How do we get rid of bugs then?

  1. We retest the fix on the test/staging environment and Close the issue in bugtracking.
  2. We make sure that proper repository branches include our fix. It might not if:
    1. Client requests that only selected fixes from branch deployed to test are to be deployed on production.
    2. The fix is commited on a branch that is never merged with branch that the next system version is made of.
  3. We periodicaly retest important fixes to make sure no regression occurred
  4. We need to understand the cause of the error and expand test cases based on that knowledge - talk to programmers, and demand analysis/cause description in issue comments.
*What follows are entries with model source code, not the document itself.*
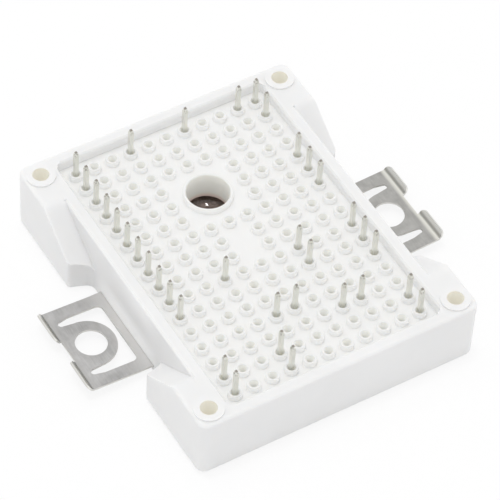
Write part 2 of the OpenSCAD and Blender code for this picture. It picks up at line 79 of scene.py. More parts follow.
def fired_alumina():
    """Alumina fired white: ivory, quite matt, with a faint grain that shows as specks."""
    material, tree, place = start_material("fired_alumina")
    grain = add_node(tree, "ShaderNodeTexNoise", {"Vector": place, "Scale": 1 / (0.35 * mm), "Detail": 3.0})
    cloud = add_node(tree, "ShaderNodeTexNoise", {"Vector": place, "Scale": 1 / (6 * mm), "Detail": 2.0})
    mottle = add_node(tree, "ShaderNodeMath", {0: grain.outputs["Fac"], 1: cloud.outputs["Fac"]},
                      operation="MULTIPLY")
    share = add_node(tree, "ShaderNodeMapRange", {"Value": mottle.outputs[0], "From Min": 0.15,
                                                  "From Max": 0.38})
    tone = add_node(tree, "ShaderNodeMix", {"Factor": share.outputs["Result"], 6: srgb("#E2DDCE"),
                                            7: srgb("#F1EEE4")}, data_type="RGBA")
    bump = add_node(tree, "ShaderNodeBump", {"Height": grain.outputs["Fac"], "Strength": 0.5,
                                             "Distance": 0.01 * mm})
    finish_material(tree, {"Base Color": tone.outputs[2], "Roughness": 0.62, "IOR": 1.76,
                           "Normal": bump.outputs["Normal"]})
    return material


def bonded_copper():
    """Copper bonded in a furnace: coarse crystal grains, a slight brown bloom and fine handling marks."""
    material, tree, place = start_material("bonded_copper")
    crystal = add_node(tree, "ShaderNodeTexVoronoi", {"Vector": place, "Scale": 1 / (0.6 * mm)})
    bloom = add_node(tree, "ShaderNodeTexNoise", {"Vector": place, "Scale": 1 / (16 * mm), "Detail": 3.0,
                                                  "Roughness": 0.5})
    drawn = add_node(tree, "ShaderNodeMapping", {"Vector": place, "Scale": (0.08, 1.0, 1.0)})
    marks = add_node(tree, "ShaderNodeTexNoise", {"Vector": drawn.outputs["Vector"],
                                                  "Scale": 1 / (0.12 * mm), "Detail": 2.0})
    grains = add_node(tree, "ShaderNodeSeparateColor", {"Color": crystal.outputs["Color"]})
    both = add_node(tree, "ShaderNodeMix", {"Factor": 0.3, 2: bloom.outputs["Fac"],
                                            3: grains.outputs["Red"]})
    share = add_node(tree, "ShaderNodeMapRange", {"Value": both.outputs[0], "From Min": 0.2,
                                                  "From Max": 0.8})
    tone = add_node(tree, "ShaderNodeMix", {"Factor": share.outputs["Result"], 6: srgb("#C48468"),
                                            7: srgb("#DDA68B")}, data_type="RGBA")
    rough = add_node(tree, "ShaderNodeMapRange", {"Value": bloom.outputs["Fac"], "From Min": 0.3,
                                                  "From Max": 0.7, "To Min": 0.46, "To Max": 0.3})
    bump = add_node(tree, "ShaderNodeBump", {"Height": marks.outputs["Fac"], "Strength": 0.4,
                                             "Distance": 0.006 * mm})
    finish_material(tree, {"Base Color": tone.outputs[2], "Metallic": 1.0,
                           "Roughness": rough.outputs["Result"], "Normal": bump.outputs["Normal"]})
    return material


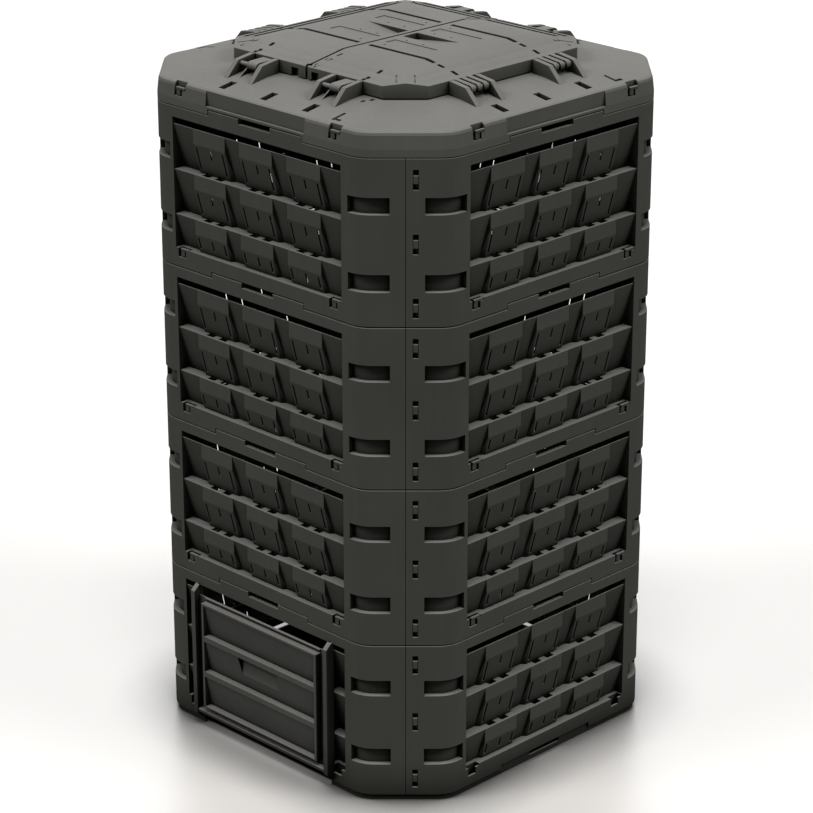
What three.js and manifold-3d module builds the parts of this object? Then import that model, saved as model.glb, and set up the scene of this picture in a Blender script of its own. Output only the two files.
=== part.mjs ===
// Four-tier garden compost bin of louvred plastic panels, with a two-leaf lid and a lift-up hatch.
// Millimetres, +Z up. The bin stands on z = 0 and its hatch faces -Y.
import * as THREE from 'three';
import { mergeVertices } from 'three/addons/utils/BufferGeometryUtils.js';
import { ConvexGeometry } from 'three/addons/geometries/ConvexGeometry.js';
import Module from 'manifold-3d';

const wasm = await Module();
wasm.setup();

// Body: a square with its four corners cut at 45 degrees
const acrossFlats = 800;
const cornerCut = 122;
const cornerRadius = 61;
const cornerSteps = 2;
const tierCount = 4;
const tierHeight = 324;
const wall = 4;

// Clearances, and how far a cutting or joining solid runs past what it meets
const fitGap = 0.3;
const overrun = 1;
const meshTolerance = 0.001;

// Spigot under each tier, which plugs into the tier below and stands on the ground under the first
const spigotDepth = 10;
const spigotWall = 3.5;
const spigotRootHeight = 6;

// Raised tab in the middle of each panel's top edge
const tabWidth = 258;
const tabRise = 10;
const tabClearance = 1.5;
const tabSlotWidth = 84;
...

The "done" comment is not good enough.

Periodic retesting?

With 10 bugs every month, we have a whooping 120 test cases for each year of project. That's quite a heap of things to retest, right?

To manage such a pile of imporant knowledge, we should document test cases that need to be done regularly.
Some of them should enter our automatic regression testing scenarios.

Automation of the regression testing should be based on analysys of causes of errors in the system. For example if search engine has trouble when filtering is employed - we should add such a tests and run it often.

If we don't do this - nobody will

Because only we know in details what was broken - only we are able to make sure it's fixed.
No programmer, chief programmer, project manager or developer is able to take up the task of getting rid of detailed system problems.